In 1979, the Supreme Court upheld a decision holding that it is unconstitutional to treat college students any differently than other voters in terms of residency requirements to vote. Three and a half decades later, some Republican lawmakers are still trying to prevent college students from voting.
The latest instance is in Indiana, where a state lawmaker just introduced legislation that would prevent students from considering their campus address as their place of residency. Instead, the bill would only allow students to claim the address where they grew up.
The Indianapolis Star has more:
Under House Bill 1311, students who pay out-of-state tuition would not be able to vote in Indiana.

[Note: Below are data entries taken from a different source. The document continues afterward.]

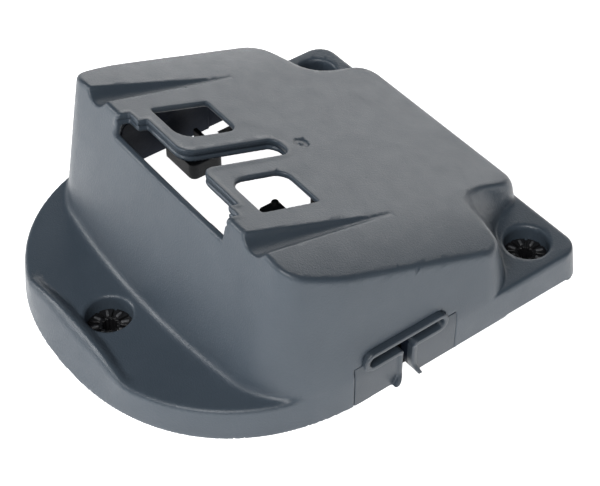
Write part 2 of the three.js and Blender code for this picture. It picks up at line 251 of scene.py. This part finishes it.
def rounded_rect(x, y, box, radii):
    """Radii are those of the corners at lower left, lower right, upper right and upper left."""
    x0, x1, y0, y1 = box
    u, v = x - (x0 + x1) / 2, y - (y0 + y1) / 2
    ll, lr, ur, ul = radii
    r = np.where(v < 0, np.where(u < 0, ll, lr), np.where(u < 0, ul, ur))
    return both(np.abs(u) - (x1 - x0) / 2, np.abs(v) - (y1 - y0) / 2, r)


def obround(y, z, y0, y1, zc, r):
    """A slot of radius r whose straight centre line runs from y0 to y1 at height zc."""
    along = np.maximum(np.abs(y - (y0 + y1) / 2) - (y1 - y0) / 2, 0)
    return np.sqrt(along**2 + (z - zc) ** 2) - r


# ---- Shell ----------------------------------------------------------------------------------


def plan_outline(x, y):
    """Half a superellipse at the front, and straight sides behind its centre."""
    p = FLANGE_POWER
    a, b = HALF_WIDTH, FLANGE_CENTRE_Y - FRONT_Y
    u = np.abs(x) / a + 1e-6
    v = np.maximum(FLANGE_CENTRE_Y - y, 0) / b
    f = (u**p + v**p) ** (1 / p)
    steep = f ** (1 - p) * np.hypot(u ** (p - 1) / a, v ** (p - 1) / b)
    return (f - 1) / steep


def flange_front(x):
    """Where the outline's front edge lies at floor level."""
    u = np.clip(np.abs(x) / HALF_WIDTH, 0, 1) ** FLANGE_POWER
    return FLANGE_CENTRE_Y - (FLANGE_CENTRE_Y - FRONT_Y) * (1 - u) ** (1 / FLANGE_POWER)


def lip_height(x, y):
    """How far the lip in front of the screw hole rises over the flange."""
    inner = LIP_INNER_Y - LIP_INNER_BOW * (x / LIP_BOW_X) ** 2
    crest = LIP_OUTER_Y - LIP_OUTER_BOW * (x / LIP_BOW_X) ** 2
    return (LIP_TOP - FLANGE_TOP) * lip_width(x) * np.clip((inner - y) / (inner - crest), 0, 1)


def lip_width(x):
    return step_up(1 - (x / LIP_HALF) ** 2, 0, 1)


def side_wall(x, y, z):
    lean = z - BEND_Z
    ramp = 0.5 * (lean + np.sqrt(lean**2 + BEND_SOFT**2))
    skirt = np.clip((SKIRT_Y[0] - y) / (SKIRT_Y[0] - SKIRT_Y[1]), 0, 1)
    draft = FLANGE_DRAFT * skirt * np.minimum(z, FLANGE_TOP)
    return plan_outline(x, y) + SIDE_LEAN * ramp + draft


def above_panel(x, y, z):
    crown = CROWN_BOW * np.maximum(np.abs(x) - CROWN_START, 0) ** 2
    return (z - (PANEL_Z - PANEL_SLOPE * y - crown)) * PANEL_COS


def front_wall(x, y, z):
    rise = (z - FLANGE_TOP) / (BROW_Z - FLANGE_TOP)
    face = FOOT_Y + FOOT_BOW * x**2 * (1 - rise) + (BROW_Y - FOOT_Y) * rise
    return (face - y) * 0.952


def notch(x, y, z):
    """The room over each rear ear."""
    t = np.clip((z - EAR_TOP) / (NOTCH_HIGH - EAR_TOP), -0.4, 1.5)
    out = np.abs(x) - HALF_WIDTH
    wall = NOTCH_X[0] + (NOTCH_X[1] - NOTCH_X[0]) * t
    low = NOTCH_Y[0] + NOTCH_TURN[0] * out
    high = NOTCH_Y[1] + NOTCH_TURN[1] * out
    turn = NOTCH_TURN[0] + (NOTCH_TURN[1] - NOTCH_TURN[0]) * t
    face = (low + (high - low) * t - y) / np.sqrt(1 + turn**2)
    return both(wall - np.abs(x), face, NOTCH_R)


def groove(x, y, z):
    r = GROOVE_R * (GROOVE_TIP_Y - y) / (GROOVE_TIP_Y - BROW_Y)
    up = above_panel(x, y, z) - GROOVE_LIFT * r
    return np.sqrt((np.abs(x) - GROOVE_X) ** 2 + up**2) - r


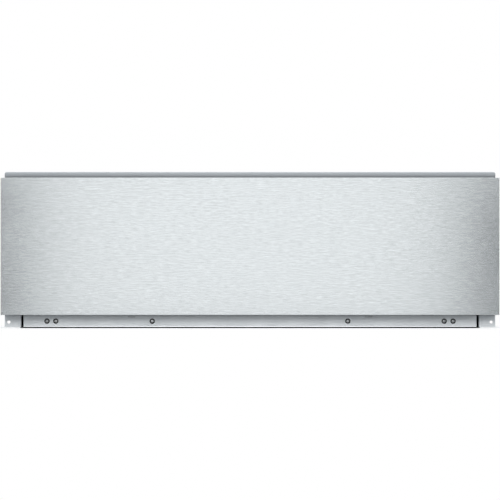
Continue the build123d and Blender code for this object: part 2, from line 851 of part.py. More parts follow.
def end_wall(face_y, inward, top):
    # A cross wall of the drawer: its sheet goes from face_y inward, with a foot on the drawer floor,
    # a hem along its top and side flanges that lie against the drawer walls
    mid = face_y + inward * drawer_sheet / 2
    foot_z = drawer_floor_z + drawer_sheet + drawer_sheet / 2
    section = folded_sheet(
        [
            (mid + inward * drawer_flange, foot_z),
            (mid, foot_z),
            (mid, top - drawer_sheet / 2),
            (mid + inward * hem_turn, top - drawer_sheet / 2),
            (mid + inward * hem_turn, top - hem_width),
        ],
        drawer_sheet,
        hem_fold,
    )
    flanges = folded_sheet(
        [
            (-drawer_inner + drawer_sheet / 2, mid + inward * drawer_flange),
            (-drawer_inner + drawer_sheet / 2, mid),
            (drawer_inner - drawer_sheet / 2, mid),
            (drawer_inner - drawer_sheet / 2, mid + inward * drawer_flange),
        ],
        drawer_sheet,
        hem_fold,
    )
    clear = drawer_inner - drawer_sheet - hem_turn
    flange_base = foot_z + drawer_sheet / 2 + flange_gap
    with BuildPart() as wall:
        with BuildSketch(across(-clear)):
            add(section)
        extrude(amount=2 * clear)
        with BuildSketch(level(flange_base)):
            add(flanges)
        extrude(amount=drawer_top - hem_width - 2 * flange_gap - flange_base)
    return wall.part


# Front wall of the drawer, with a hole for each screw of the front
with BuildPart() as drawer_front_wall:
    add(end_wall(drawer_front_y, 1, drawer_top))
    with BuildSketch(facing_front(drawer_front_y + drawer_sheet)):
        with Locations(*front_screw_spots):
            RegularPolygon(screw_shank + screw_fit, small_sides)
    extrude(amount=drawer_sheet, mode=Mode.SUBTRACT)
write_part(drawer_front_wall.part, "drawer_front_wall")

with BuildPart() as drawer_back_wall:
    add(end_wall(drawer_back_y, -1, drawer_top - drawer_back_drop))
write_part(drawer_back_wall.part, "drawer_back_wall")

# Soft liner mat on the drawer floor
mat_half = drawer_inner - drawer_flange - mat_margin
mat_front = drawer_front_y + drawer_flange + drawer_sheet + mat_margin
mat_rear = drawer_back_y - drawer_flange - drawer_sheet - mat_margin
with BuildPart() as drawer_mat:
    with BuildSketch(level(drawer_floor_z + drawer_sheet)) as mat_outline:
        with Locations((0, (mat_front + mat_rear) / 2)):
            Rectangle(2 * mat_half, mat_rear - mat_front)
        chamfer(mat_outline.vertices(), length=mat_corner)
    extrude(amount=mat_thickness)
write_part(drawer_mat.part, "drawer_mat")

# Front skin: the brushed pan, with its four edges folded back and its corners closed
with BuildPart() as front_skin:
    with BuildSketch(facing_front(panel_back)):
        with Locations((0, panel_base + panel_height / 2)):
            Rectangle(panel_width, panel_height)
    extrude(amount=panel_depth)
    fillet(front_skin.faces().sort_by(Axis.Y)[0].edges(), radius=panel_bend)
    offset(amount=-panel_sheet, openings=front_skin.faces().sort_by(Axis.Y)[-1])
write_part(front_skin.part, "front_skin")

# Front inner panel: a tray that closes the back of the skin, with its flanges inside the skin's
inner_panel_gap = panel_sheet + panel_fit
inner_panel_width = panel_width - 2 * inner_panel_gap
inner_panel_height = panel_height - 2 * inner_panel_gap
with BuildPart() as front_inner_panel:
    with BuildSketch(facing_front(panel_back)):
        with Locations((0, panel_base + panel_height / 2)):
            Rectangle(inner_panel_width, inner_panel_height)
    extrude(amount=panel_flange)
    offset(
        amount=-panel_sheet,
        openings=front_inner_panel.faces().sort_by(Axis.Y)[0],
        kind=Kind.INTERSECTION,
    )
    with BuildSketch(facing_front(panel_back)):
        with Locations(*front_screw_spots):
            Rectangle(square_hole, square_hole)
    extrude(amount=panel_sheet, mode=Mode.SUBTRACT)
write_part(front_inner_panel.part, "front_inner_panel")

# Stiffeners: three upright hat channels between the skin and the inner panel
stiffener_front = front_y + panel_sheet + panel_sheet / 2
stiffener_back = panel_back - panel_sheet - panel_sheet / 2
stiffener_base = panel_base + inner_panel_gap + panel_flange
with BuildPart() as front_stiffeners:
    for x in [-stiffener_offset, 0, stiffener_offset]:
        hat = creased_sheet(
            [
                (x - stiffener_web / 2 - stiffener_foot, stiffener_front),
                (x - stiffener_web / 2, stiffener_front),
                (x - stiffener_web / 2, stiffener_back),
                (x + stiffener_web / 2, stiffener_back),
                (x + stiffener_web / 2, stiffener_front),
                (x + stiffener_web / 2 + stiffener_foot, stiffener_front),
            ],
            panel_sheet,
        )
        with BuildSketch(level(stiffener_base)):
            add(hat)
        extrude(amount=inner_panel_height - 2 * panel_flange)
    with BuildSketch(facing_front(panel_back - panel_sheet)):
        with Locations(*front_screw_spots):
            Rectangle(square_hole, square_hole)
    extrude(amount=panel_sheet, mode=Mode.SUBTRACT)
write_part(front_stiffeners.part, "front_stiffeners")

# Screws from inside the drawer through its front wall into the stiffeners
inside_front = Plane(
    origin=(0, drawer_front_y + drawer_sheet, 0), x_dir=(1, 0, 0), z_dir=(0, 1, 0)
)
with BuildPart() as front_fixing_screws:
    add(hex_screw(inside_front, [(x, -z) for x, z in front_screw_spots], front_screw_length))
write_part(front_fixing_screws.part, "front_fixing_screws")

# Striker: the steel plate on the drawer's back that the latch's magnet holds
with BuildPart() as striker_plate:
    with BuildSketch(facing_front(striker_y)) as striker_outline:
        with Locations((0, latch_height)):
            Rectangle(*striker_size)
        chamfer(striker_outline.vertices(), length=latch_end)
    extrude(amount=striker_sheet)
write_part(striker_plate.part, "striker_plate")

# Latch housing: a moulded block on the pad of the casing's back, with a square bore for the
# plunger's collar and two hooks that snap behind the pad
latch_front = latch_plate_y - latch_length
latch_axis = (0, latch_height)
spring_end = latch_plate_y - latch_end
with BuildPart() as latch_housing:
    with BuildSketch(facing_front(latch_plate_y)) as housing_outline:
        with Locations(latch_axis):
            Rectangle(*latch_body)
        chamfer(housing_outline.vertices(), length=latch_end)
    extrude(amount=latch_length)
    chamfer(latch_housing.faces().sort_by(Axis.Y)[0].edges(), length=latch_wall / 2)
    with BuildSketch(facing_front(spring_end)):
        with Locations(latch_axis):
            Rectangle(latch_bore, latch_bore)
    extrude(amount=spring_end - latch_front - latch_wall, mode=Mode.SUBTRACT)
    with BuildSketch(facing_front(latch_front)):
        with Locations(latch_axis):
            Circle(plunger_radius + plunger_slide)
    extrude(amount=-latch_wall, mode=Mode.SUBTRACT)
    for side in sides.values():
        with BuildSketch(facing_front(latch_plate_y)):
            with Locations((side * latch_hook_x, latch_height)):
                Rectangle(*latch_hook)
        extrude(amount=-casing_sheet - hook_clearance)
        with BuildSketch(facing_front(latch_plate_y + casing_sheet + hook_clearance)):
            with Locations((side * (latch_hook_x + latch_wall / 2), latch_height)):
                Rectangle(latch_hook[0] + latch_wall, latch_hook[1])
        extrude(amount=-latch_wall / 2)
write_part(latch_housing.part, "latch_housing")

# Latch plunger: a moulded pin with a square collar that keeps it in the housing
plunger_tip = striker_y + striker_gap
collar_y = latch_front + latch_wall + plunger_stop
with BuildPart() as latch_plunger:
    with BuildSketch(facing_front(collar_y + plunger_flange)):
        with Locations(latch_axis):
            Circle(plunger_radius)
    extrude(amount=collar_y + plunger_flange - plunger_tip)
    with BuildSketch(facing_front(collar_y + plunger_flange)):
        with Locations(latch_axis):
            Rectangle(latch_bore - 2 * plunger_slide, latch_bore - 2 * plunger_slide)
    extrude(amount=plunger_flange)
    with BuildSketch(facing_front(plunger_tip)):
        with Locations(latch_axis):
            RegularPolygon(magnet_radius + magnet_fit, small_sides)
    extrude(amount=-magnet_length, mode=Mode.SUBTRACT)
write_part(latch_plunger.part, "latch_plunger")

# Magnet in the plunger's tip
with BuildPart() as latch_magnet:
    with BuildSketch(facing_front(plunger_tip + magnet_length)):
        with Locations(latch_axis):
            RegularPolygon(magnet_radius, small_sides)
    extrude(amount=magnet_length)
write_part(latch_magnet.part, "latch_magnet")

# Latch spring, shown as the sleeve that its coils fill between the collar and the bore's end
spring_radius = latch_bore / 2 - spring_fit
with BuildPart() as latch_spring:
    with BuildSketch(facing_front(spring_end)):
        with Locations(latch_axis):
            RegularPolygon(spring_radius, small_sides)
            RegularPolygon(spring_radius - spring_wall, small_sides, mode=Mode.SUBTRACT)
    extrude(amount=spring_end - collar_y - plunger_flange)
write_part(latch_spring.part, "latch_spring")
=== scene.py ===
import json
import math

import bmesh
import bpy
from mathutils import Matrix, Vector


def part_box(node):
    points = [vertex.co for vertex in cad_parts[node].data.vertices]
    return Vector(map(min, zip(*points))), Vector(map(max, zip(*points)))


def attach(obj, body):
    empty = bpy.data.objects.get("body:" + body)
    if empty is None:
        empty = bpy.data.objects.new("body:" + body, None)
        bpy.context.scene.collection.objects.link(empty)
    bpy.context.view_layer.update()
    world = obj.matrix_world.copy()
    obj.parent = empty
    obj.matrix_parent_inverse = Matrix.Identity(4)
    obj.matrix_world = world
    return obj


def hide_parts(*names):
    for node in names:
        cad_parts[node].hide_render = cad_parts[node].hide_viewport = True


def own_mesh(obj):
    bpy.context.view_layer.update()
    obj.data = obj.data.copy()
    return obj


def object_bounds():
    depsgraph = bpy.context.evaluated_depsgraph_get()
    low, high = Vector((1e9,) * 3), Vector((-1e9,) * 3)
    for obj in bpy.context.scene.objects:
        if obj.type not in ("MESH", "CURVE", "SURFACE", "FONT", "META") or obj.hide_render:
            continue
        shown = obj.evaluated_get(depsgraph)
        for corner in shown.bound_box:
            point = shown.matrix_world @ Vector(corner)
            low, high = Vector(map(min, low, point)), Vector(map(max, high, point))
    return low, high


# Looks of the built-in storage drawer: brushed front, mounting frame, zinc casing, ball slides and
# push latch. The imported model's frame is in metres. Sizes of pieces and patterns are given in
# millimetres, which mm turns into metres, and angles in degrees; the studio's sizes are in metres.

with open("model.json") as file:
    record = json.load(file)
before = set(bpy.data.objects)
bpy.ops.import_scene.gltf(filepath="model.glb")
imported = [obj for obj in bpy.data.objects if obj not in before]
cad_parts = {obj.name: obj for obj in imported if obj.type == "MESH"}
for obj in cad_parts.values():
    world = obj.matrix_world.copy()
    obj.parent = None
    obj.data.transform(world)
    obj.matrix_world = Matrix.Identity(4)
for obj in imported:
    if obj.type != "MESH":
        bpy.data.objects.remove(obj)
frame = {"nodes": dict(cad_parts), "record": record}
cadLow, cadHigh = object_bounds()
mm = 0.001
sides = (-1, 1)  # left and right
bodyOf = {node: body for body, nodes in frame["record"]["behaviour"]["bodies"].items() for node in nodes}
slotOf = {part["node"]: part["material_slot"] for part in frame["record"]["subparts"]}


# Node trees

class Wire:  # an output socket that takes plain arithmetic
    def __init__(self, sheet, socket):
        self.sheet = sheet
        self.socket = socket

    def __add__(self, other):
        return self.sheet.maths("ADD", self, other)

    def __radd__(self, other):
        return self.sheet.maths("ADD", other, self)

    def __sub__(self, other):
        return self.sheet.maths("SUBTRACT", self, other)

    def __rsub__(self, other):
        return self.sheet.maths("SUBTRACT", other, self)

    def __mul__(self, other):
        return self.sheet.maths("MULTIPLY", self, other)

    def __rmul__(self, other):
        return self.sheet.maths("MULTIPLY", other, self)


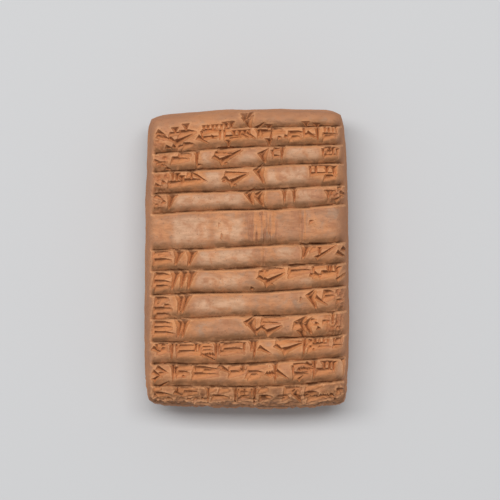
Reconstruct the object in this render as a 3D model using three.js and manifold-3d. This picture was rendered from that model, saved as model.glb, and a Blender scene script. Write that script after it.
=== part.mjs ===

Rep. Peggy Mayfield, the Martinsville Republican who filed the bill, said she’s trying to resolve an issue about determining who is an Indiana resident.
“We’re having people who are not necessarily residents voting in our elections,” she said.
Indiana’s constitution only requires that a voter establish residency for 30 days prior to an election in order to be eligible. Passing a bill that would impose a unique requirement on college students clearly violates the constitutional protections affirmed in Symm v. United States.
Over the past few years, Republicans have made a habit of trying to disenfranchise college students. In Maine, then-Secretary of State Charlie Summers sent a threatening letter to hundreds of college students in 2011 implying that many of them were illegally registered to vote simply because they had grown up out of state. The same year, then-New Hampshire House Speaker William O’Brien tried to discourage students from casting a ballot because he feared they’d vote “liberal.”
One Indiana Republican is already speaking out against Mayfield’s bill. State Rep. Randy Truitt (R) opposed the measure on the grounds that it would depress turnout among students. “We worked so hard on making the students a part of our community,” Truitt said. “And whether they’re there for a short period of time or not, from my perspective, they’re part of our community, and I’m just not in favor of disenfranchising them.”
Indeed, young Americans already vote at lower rates than the rest of the electorate. Even if this bill weren’t unconstitutional, its primary effect would be to drive down turnout among students.